AJ Littrell’s initial relationship with a motorcycle, like that of a lot of young riders, began with a need for speed. Graduating from the three-wheeler ATVs he had come to love as a kid, he got his first bike at the age of 16, starting out with a sports model for several years. This really let him get out and go with the kind of thrill you might only know, say, from riding in a Marine helicopter.
But that kind of speed adventure came to an end one day when he was topping off the speedometer at 120 mph on a Super Hawk along an empty country road. He was feeling the rush when, out of nowhere … he hit a dog!
“I got real lucky,” he says now. “My guardian angel was working overtime. I had a backpack full of clothes on, there was nobody coming. I walked away from that one. Just had to get my right knee scoped. I didn’t even know what I had hit until the police officer came to the hospital and told me what happened. I thought it was a deer, but it was a German Shepherd.”
He got another sport bike for about a year before getting out of the sport class and getting the 2003 Ironworks Savage Custom Cruiser he has now, putting his high speed days behind. Now he just likes “cruising around and hanging out with the guys” and showing off his special bike.
However, he’s also part of a bike club that does a lot more than just hang together. He’s in the South Jersey Chapter of the Nam Knights Motorcycle Club, a military and law enforcement club that supports fallen police officers and all military veterans.
Some of the things they do include escorting returning veterans from the area to their homes from the air base at Fort Dix, which includes taking the veteran and his family out for a celebratory meal.
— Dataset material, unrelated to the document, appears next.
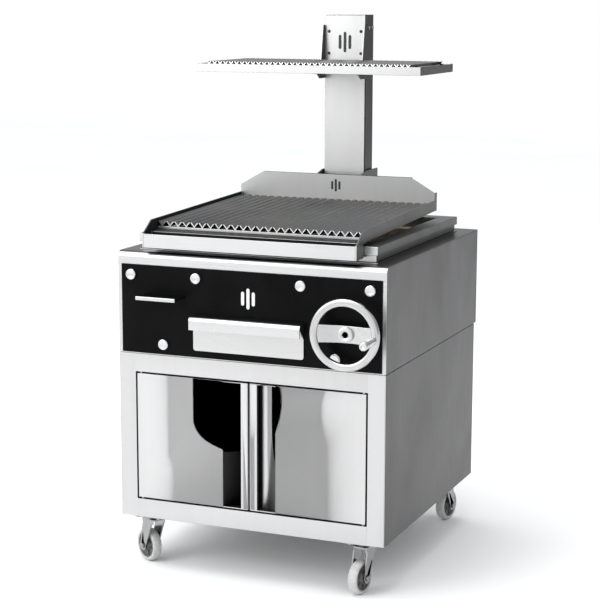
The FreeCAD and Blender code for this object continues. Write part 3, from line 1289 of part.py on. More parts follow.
def caster_plates():
    plates = []
    for name in CASTERS:
        x, y, angle = caster_spot(name)
        plate = caster_plate()
        plate.translate(vec(x, y, 0))
        plates.append(plate)
    return group(plates)


def caster_fork():
    """Crown and two tapered legs, with the axle bolt as its own solid."""
    inner = WHEEL_WIDTH / 2.0 + FORK_GAP
    outer = inner + FORK_PLATE
    half = CROWN_LENGTH / 2.0
    crown = block(-half, half, -outer, outer, CROWN_UNDER, CROWN_TOP)
    corners = [e for e in crown.Edges if abs(e.Vertexes[0].Z - e.Vertexes[-1].Z) > 1.0]
    crown = crown.makeFillet(8.0, corners)
    hollow = block(-half - 1, half + 1, -inner, inner, CROWN_UNDER - 1, CROWN_TOP - FORK_PLATE)
    crown = crown.cut(hollow)
    stem = Part.makeCylinder(STEM_R, STEM_LENGTH, vec(0, 0, CROWN_TOP))
    pieces = [crown, stem]
    for side in (-1, 1):
        y0, y1 = sorted((side * inner, side * outer))
        leg = prism_y([(-half + 8.0, CROWN_UNDER), (half - 8.0, CROWN_UNDER),
                       (CASTER_TRAIL + FORK_END_R, AXLE_Z), (CASTER_TRAIL - FORK_END_R, AXLE_Z)],
                      y0, y1)
        end = rod(FORK_END_R, vec(CASTER_TRAIL, y0, AXLE_Z), vec(CASTER_TRAIL, y1, AXLE_Z))
        pieces.extend([leg, end])
    fork = fused(pieces)
    hole = rod(AXLE_R, vec(CASTER_TRAIL, -outer - 1, AXLE_Z), vec(CASTER_TRAIL, outer + 1, AXLE_Z))
    fork = fork.cut(hole)
    axle = rod(AXLE_R, vec(CASTER_TRAIL, -outer, AXLE_Z), vec(CASTER_TRAIL, outer, AXLE_Z))
    heads = []
    for side in (-1, 1):
        heads.append(rod(AXLE_HEAD_R, vec(CASTER_TRAIL, side * outer, AXLE_Z),
                         vec(CASTER_TRAIL, side * (outer + AXLE_HEAD), AXLE_Z)))
    return group([fork, fused([axle] + heads)])


def caster_wheel():
    """Wheel with a rounded tread, a dished web and a long hub."""
    r = WHEEL_DIAMETER / 2.0
    w = WHEEL_WIDTH / 2.0
    outline = [(AXLE_R + RUN_CLEAR, -w), (r * 0.34, -w), (r * 0.34, -w * 0.45), (r * 0.74, -w * 0.45),
               (r * 0.74, -w * 0.9), (r * 0.94, -w * 0.9), (r, -w * 0.55)]
    full = outline + [(a, -b) for a, b in reversed(outline)]
    wire = Part.makePolygon([vec(a, b, 0) for a, b in full + [full[0]]])
    wheel = Part.Face(wire).revolve(vec(0, 0, 0), vec(0, 1, 0), 360)
    wheel.translate(vec(CASTER_TRAIL, 0, AXLE_Z))
    return wheel


# ---------------------------------------------------------------- write every piece
def both_sides(shape):
    """A right-hand piece and its left-hand twin as one node."""
    return group([shape, mirrored(shape)])


def write_pairs():
    """Pieces that have a twin on the other side."""
    save("lower_sides", both_sides(lower_side()))
    save("upper_sides", both_sides(upper_side()))
    save("drawer_runners", both_sides(drawer_runner()))
    save("rack_brackets", both_sides(rack_bracket()))
    right_door = group(door_skin() + [door_liner()])
    save("door_right", right_door)
    save("door_left", mirrored(right_door))


def write_casters():
    for name in CASTERS:
        save("caster_fork_" + name, place_caster(caster_fork(), name))
        save("caster_wheel_" + name, place_caster(caster_wheel(), name))


def main():
    os.makedirs("parts", exist_ok=True)
    singles = (
        lower_back, lower_floor, door_frame, middle_deck, upper_back, front_sheet, top_deck,
        front_panel, panel_caps, firebox_surround, firebox_shell, brick_lining,
        charcoal_grate, ash_chute, damper_grip, damper_plate, damper_guides, drawer_front, ash_tray,
        column_channel, column_cover, cover_screws, column_cap, column_foot, bracket_bolts,
        rack_frame, rack_channels, grate_frame, grate_channels, drip_trough, backsplash,
        lift_yoke, glide_pads, lift_crossbar, lift_nut, wheel_shaft, shaft_gear, cross_shaft,
        cross_gears, lead_screw, screw_gear, drive_bearings, handwheel, crank_pin, crank_knob,
        caster_plates,
    )
    for make in singles:
        save(make.__name__, make())
    write_pairs()
    write_casters()


main()
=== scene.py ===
import json
import math
import bmesh
import bpy
from mathutils import Matrix, Vector


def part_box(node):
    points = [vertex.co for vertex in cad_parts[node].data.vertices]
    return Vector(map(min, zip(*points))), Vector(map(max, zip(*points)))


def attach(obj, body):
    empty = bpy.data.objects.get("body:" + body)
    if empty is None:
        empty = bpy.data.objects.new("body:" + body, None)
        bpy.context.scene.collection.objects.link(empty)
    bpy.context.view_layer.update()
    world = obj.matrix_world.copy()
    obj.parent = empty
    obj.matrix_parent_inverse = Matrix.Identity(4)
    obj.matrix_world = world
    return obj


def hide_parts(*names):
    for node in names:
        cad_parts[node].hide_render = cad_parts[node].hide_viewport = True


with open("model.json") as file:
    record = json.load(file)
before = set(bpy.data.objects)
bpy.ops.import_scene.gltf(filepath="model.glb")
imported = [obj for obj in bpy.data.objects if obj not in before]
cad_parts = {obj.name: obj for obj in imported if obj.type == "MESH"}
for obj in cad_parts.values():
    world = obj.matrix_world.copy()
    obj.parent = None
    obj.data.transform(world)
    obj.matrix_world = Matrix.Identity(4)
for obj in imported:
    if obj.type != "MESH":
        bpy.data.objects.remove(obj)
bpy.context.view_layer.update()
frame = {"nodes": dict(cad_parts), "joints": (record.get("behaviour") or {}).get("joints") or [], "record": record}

BODY_OF = {node: body for body, nodes in frame["record"]["behaviour"]["bodies"].items()
           for node in nodes}


# ------------------------------------------------------------------ finishes
class Finish:
    """A surface finish: the shader, and short calls for the nodes that drive it."""

    def __init__(self, name, metallic=0.0, **fixed):
        self.material = bpy.data.materials.new(name)
        self.material.use_nodes = True
        self.tree = self.material.node_tree
        self.shader = self.tree.nodes["Principled BSDF"]
        self.shader.inputs["Metallic"].default_value = metallic
        for socket, value in fixed.items():
            self.shader.inputs[socket.replace("_", " ")].default_value = value

    def add(self, kind, *sources, **settings):
        node = self.tree.nodes.new(kind)
        for key, value in settings.items():
            setattr(node, key, value)
        for socket, value in enumerate(sources):
            self.feed(value, node.inputs[socket])
        return node

    def feed(self, value, socket):
        if isinstance(value, bpy.types.NodeSocket):
            self.tree.links.new(value, socket)
        elif value is not None:
            socket.default_value = value

    def place(self, stretch=(1, 1, 1), turn=(0, 0, 0)):
        """Object coordinates, stretched so that a pattern gets its own scale per axis."""
        where = self.add("ShaderNodeTexCoord").outputs["Object"]
        return self.add("ShaderNodeMapping", where, None, turn, stretch).outputs[0]

    def noise(self, where, scale, detail=3.0, rough=0.5, distort=0.0):
        node = self.add("ShaderNodeTexNoise")
        self.feed(where, node.inputs["Vector"])
        node.inputs["Scale"].default_value = scale
        node.inputs["Detail"].default_value = detail
        node.inputs["Roughness"].default_value = rough
        node.inputs["Distortion"].default_value = distort
        return node.outputs["Fac"]

    def cells(self, where, scale, feature="F1"):
        node = self.add("ShaderNodeTexVoronoi", feature=feature)
        self.feed(where, node.inputs["Vector"])
        node.inputs["Scale"].default_value = scale
        return node.outputs["Distance"]

    def spread(self, value, low, high, out_low=0.0, out_high=1.0):
        node = self.add("ShaderNodeMapRange", value, low, high, out_low, out_high)
        return node.outputs[0]

    def sums(self, first, second, operation="ADD"):
        return self.add("ShaderNodeMath", first, second, operation=operation).outputs[0]

    def blend(self, share, first, second, how="MIX"):
        node = self.add("ShaderNodeMix", data_type="RGBA", blend_type=how)
        self.feed(share, node.inputs[0])
        self.feed(first, node.inputs[6])
        self.feed(second, node.inputs[7])
        return node.outputs[2]

    def surface(self, colour, roughness):
        self.feed(colour, self.shader.inputs["Base Color"])
        self.feed(roughness, self.shader.inputs["Roughness"])

    def relief(self, height, strength, depth, under=None):
        node = self.add("ShaderNodeBump")
        node.inputs["Strength"].default_value = strength
        node.inputs["Distance"].default_value = depth
        self.feed(height, node.inputs["Height"])
        self.feed(under, node.inputs["Normal"])
        self.feed(node.outputs[0], self.shader.inputs["Normal"])
        return node.outputs[0]


def tint(value, warm=0.0):
    return (value * (1 + warm), value, value * (1 - warm), 1)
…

On Veterans Day the group also rides to the Williamstown Veterans Memorial in New Jersey to lay wreaths on each veteran’s gravesite. They’ve also ridden as a group through New York City for a veteran’s ceremony, complete with a police escort. And. of course, Memorial Day weekend they will be at the Rolling Thunder event in Washington, D.C. These and other events that honor veterans and police officers couldn’t be more meaningful to AJ.
“We’re a bunch of guys who believe in the same thing and we make sure we take care of our military veterans and that we never forget those who walked that path before us,” says AJ.
For members, the club recreates the same feeling of brotherhood they found in their own tours of service. “The club is a bond among people who have something in common, just like the military,” says AJ. “I don’t have to explain to another guy why I like riding a bike. He understands it in the same way I do.”
The club also fosters an atmosphere where wives and children can make the club a family outing as well. AJ’s nine-year-old daughter Skylar has already filled up a vest full of patches relating to club activities. Even if he and his wife Wendy move on after their retirement dates in the Marines, AJ figures he’ll start another chapter of the Nam Knights wherever they end up. For simply spending great times with family and friends, there’s nothing in AJ’s mind that beats his biking club and the biking life.